(Records with modeling code)
** begin **
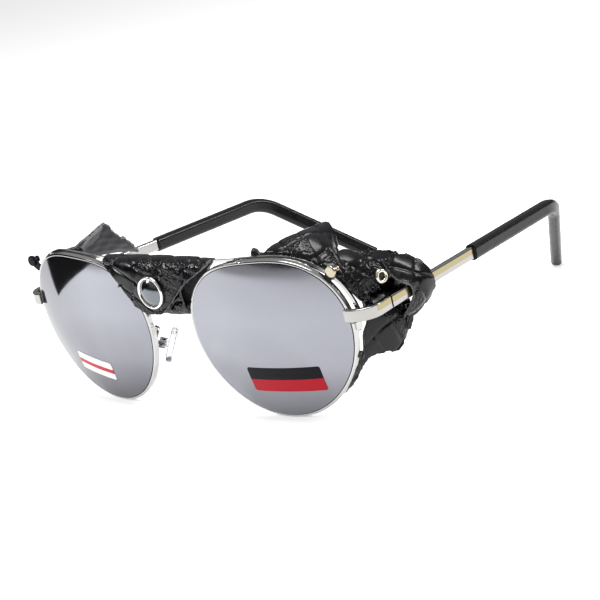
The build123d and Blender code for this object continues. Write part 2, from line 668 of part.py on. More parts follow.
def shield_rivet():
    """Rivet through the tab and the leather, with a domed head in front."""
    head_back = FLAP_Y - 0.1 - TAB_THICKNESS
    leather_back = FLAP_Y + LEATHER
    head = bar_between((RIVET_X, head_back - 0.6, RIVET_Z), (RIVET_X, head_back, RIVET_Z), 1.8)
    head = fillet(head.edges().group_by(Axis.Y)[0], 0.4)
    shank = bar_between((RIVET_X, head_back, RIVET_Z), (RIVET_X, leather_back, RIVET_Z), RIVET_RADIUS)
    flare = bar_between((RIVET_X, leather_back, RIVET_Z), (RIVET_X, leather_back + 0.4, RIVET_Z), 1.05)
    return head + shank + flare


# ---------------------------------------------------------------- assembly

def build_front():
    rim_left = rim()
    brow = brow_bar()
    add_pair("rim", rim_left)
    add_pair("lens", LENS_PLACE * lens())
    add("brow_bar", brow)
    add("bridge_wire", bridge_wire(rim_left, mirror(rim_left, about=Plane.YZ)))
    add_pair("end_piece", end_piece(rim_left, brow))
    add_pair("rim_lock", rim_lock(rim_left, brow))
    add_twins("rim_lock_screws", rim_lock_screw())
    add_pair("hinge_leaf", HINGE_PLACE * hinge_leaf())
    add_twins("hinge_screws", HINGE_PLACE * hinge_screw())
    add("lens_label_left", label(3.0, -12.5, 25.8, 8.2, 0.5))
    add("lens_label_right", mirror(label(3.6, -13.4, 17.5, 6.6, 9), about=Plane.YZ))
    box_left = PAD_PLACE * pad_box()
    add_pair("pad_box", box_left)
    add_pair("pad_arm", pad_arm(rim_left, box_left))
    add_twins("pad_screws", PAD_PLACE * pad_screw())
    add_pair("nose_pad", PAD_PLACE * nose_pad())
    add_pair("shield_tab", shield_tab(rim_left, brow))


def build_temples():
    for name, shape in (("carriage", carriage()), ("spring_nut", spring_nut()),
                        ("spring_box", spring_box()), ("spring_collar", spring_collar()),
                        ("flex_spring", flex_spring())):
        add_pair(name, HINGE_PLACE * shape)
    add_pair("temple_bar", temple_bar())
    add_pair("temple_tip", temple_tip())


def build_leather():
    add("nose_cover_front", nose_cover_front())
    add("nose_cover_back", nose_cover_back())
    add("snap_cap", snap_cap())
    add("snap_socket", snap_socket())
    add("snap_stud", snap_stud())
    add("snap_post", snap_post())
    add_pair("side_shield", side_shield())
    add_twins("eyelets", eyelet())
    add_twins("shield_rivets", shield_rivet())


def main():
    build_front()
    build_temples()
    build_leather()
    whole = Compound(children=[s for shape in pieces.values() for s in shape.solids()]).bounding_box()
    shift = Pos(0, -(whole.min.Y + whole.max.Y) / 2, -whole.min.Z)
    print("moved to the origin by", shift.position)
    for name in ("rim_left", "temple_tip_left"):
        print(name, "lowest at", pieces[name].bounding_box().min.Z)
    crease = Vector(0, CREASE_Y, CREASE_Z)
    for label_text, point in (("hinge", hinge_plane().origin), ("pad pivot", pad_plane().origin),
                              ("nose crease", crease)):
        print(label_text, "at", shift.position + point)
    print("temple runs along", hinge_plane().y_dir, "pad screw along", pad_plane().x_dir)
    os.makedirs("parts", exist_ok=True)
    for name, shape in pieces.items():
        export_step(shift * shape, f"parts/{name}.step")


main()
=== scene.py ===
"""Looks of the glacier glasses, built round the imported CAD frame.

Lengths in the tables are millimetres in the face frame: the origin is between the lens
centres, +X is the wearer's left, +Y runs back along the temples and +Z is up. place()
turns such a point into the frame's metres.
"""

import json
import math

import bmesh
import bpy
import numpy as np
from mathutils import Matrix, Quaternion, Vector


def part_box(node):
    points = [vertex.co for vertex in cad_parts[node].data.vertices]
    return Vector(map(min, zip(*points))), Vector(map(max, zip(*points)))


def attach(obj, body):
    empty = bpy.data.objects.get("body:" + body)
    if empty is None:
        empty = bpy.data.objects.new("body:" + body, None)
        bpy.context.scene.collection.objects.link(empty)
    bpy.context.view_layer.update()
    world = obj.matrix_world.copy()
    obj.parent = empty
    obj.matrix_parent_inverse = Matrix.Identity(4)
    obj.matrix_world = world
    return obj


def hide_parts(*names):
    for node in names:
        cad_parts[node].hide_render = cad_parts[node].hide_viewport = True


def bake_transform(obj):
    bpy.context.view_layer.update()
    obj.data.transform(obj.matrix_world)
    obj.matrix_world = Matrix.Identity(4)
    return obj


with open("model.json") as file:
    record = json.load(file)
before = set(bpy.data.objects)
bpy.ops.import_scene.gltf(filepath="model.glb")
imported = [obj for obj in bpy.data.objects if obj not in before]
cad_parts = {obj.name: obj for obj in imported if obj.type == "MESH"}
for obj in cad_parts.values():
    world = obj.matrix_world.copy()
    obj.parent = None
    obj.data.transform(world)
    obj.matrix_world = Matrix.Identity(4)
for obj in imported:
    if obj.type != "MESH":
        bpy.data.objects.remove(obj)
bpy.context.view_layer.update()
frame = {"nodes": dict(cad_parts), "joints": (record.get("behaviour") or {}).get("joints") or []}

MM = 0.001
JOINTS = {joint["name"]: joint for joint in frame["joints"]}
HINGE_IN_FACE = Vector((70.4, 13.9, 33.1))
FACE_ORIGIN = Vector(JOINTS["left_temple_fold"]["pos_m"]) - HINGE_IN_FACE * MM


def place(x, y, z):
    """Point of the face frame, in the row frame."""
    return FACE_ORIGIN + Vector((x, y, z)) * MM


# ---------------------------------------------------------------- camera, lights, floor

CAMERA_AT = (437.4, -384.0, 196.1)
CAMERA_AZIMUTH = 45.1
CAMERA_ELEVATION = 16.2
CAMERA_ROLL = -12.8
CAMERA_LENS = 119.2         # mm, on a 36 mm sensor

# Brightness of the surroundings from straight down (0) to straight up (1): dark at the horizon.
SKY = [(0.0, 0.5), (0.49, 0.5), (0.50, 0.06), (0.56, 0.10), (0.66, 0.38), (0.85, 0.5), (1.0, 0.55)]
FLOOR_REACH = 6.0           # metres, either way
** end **
** begin **
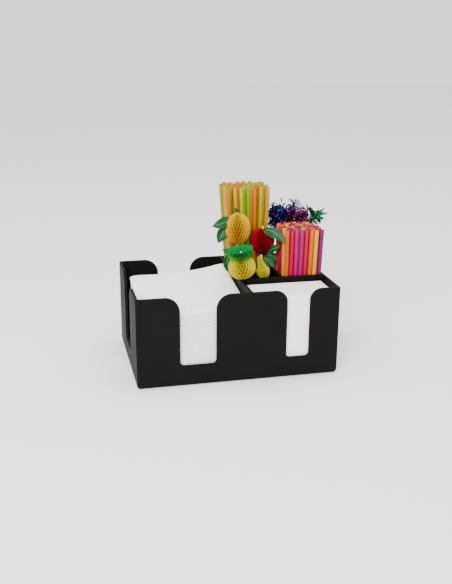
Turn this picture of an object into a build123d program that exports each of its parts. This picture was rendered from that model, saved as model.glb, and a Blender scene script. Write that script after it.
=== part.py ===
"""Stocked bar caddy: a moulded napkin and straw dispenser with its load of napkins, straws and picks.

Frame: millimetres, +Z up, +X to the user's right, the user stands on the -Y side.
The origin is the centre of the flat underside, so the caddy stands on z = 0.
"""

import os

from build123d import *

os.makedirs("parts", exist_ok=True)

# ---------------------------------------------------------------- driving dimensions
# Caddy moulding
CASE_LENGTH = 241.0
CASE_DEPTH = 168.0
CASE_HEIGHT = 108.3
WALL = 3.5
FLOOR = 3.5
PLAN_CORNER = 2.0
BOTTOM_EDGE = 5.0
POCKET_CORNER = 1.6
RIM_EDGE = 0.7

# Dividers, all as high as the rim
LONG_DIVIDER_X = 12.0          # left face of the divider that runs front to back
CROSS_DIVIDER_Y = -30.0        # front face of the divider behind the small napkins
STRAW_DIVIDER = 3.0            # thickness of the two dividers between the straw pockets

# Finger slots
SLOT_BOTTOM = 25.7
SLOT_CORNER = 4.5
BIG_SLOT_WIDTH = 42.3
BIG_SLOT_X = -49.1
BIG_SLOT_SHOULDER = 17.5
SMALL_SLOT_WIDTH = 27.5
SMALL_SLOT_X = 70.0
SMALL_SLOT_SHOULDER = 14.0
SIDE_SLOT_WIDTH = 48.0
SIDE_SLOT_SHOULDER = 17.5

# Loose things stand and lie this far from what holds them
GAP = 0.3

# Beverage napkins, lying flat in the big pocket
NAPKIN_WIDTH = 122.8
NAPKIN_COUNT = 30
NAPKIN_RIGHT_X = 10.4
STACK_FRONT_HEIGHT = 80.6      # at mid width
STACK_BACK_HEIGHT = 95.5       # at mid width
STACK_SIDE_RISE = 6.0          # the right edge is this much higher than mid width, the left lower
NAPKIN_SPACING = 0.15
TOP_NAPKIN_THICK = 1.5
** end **
▸ Exercise objective
Print only the run of lines that begins with the line containing "for name in" and ends with the line containing "obj.parent = empty", both included, exactly as they read.

▸ Result of this task
    for name in ("rim_left", "temple_tip_left"):
        print(name, "lowest at", pieces[name].bounding_box().min.Z)
    crease = Vector(0, CREASE_Y, CREASE_Z)
    for label_text, point in (("hinge", hinge_plane().origin), ("pad pivot", pad_plane().origin),
                              ("nose crease", crease)):
        print(label_text, "at", shift.position + point)
    print("temple runs along", hinge_plane().y_dir, "pad screw along", pad_plane().x_dir)
    os.makedirs("parts", exist_ok=True)
    for name, shape in pieces.items():
        export_step(shift * shape, f"parts/{name}.step")


main()
=== scene.py ===
"""Looks of the glacier glasses, built round the imported CAD frame.

Lengths in the tables are millimetres in the face frame: the origin is between the lens
centres, +X is the wearer's left, +Y runs back along the temples and +Z is up. place()
turns such a point into the frame's metres.
"""

import json
import math

import bmesh
import bpy
import numpy as np
from mathutils import Matrix, Quaternion, Vector


def part_box(node):
    points = [vertex.co for vertex in cad_parts[node].data.vertices]
    return Vector(map(min, zip(*points))), Vector(map(max, zip(*points)))


def attach(obj, body):
    empty = bpy.data.objects.get("body:" + body)
    if empty is None:
        empty = bpy.data.objects.new("body:" + body, None)
        bpy.context.scene.collection.objects.link(empty)
    bpy.context.view_layer.update()
    world = obj.matrix_world.copy()
    obj.parent = empty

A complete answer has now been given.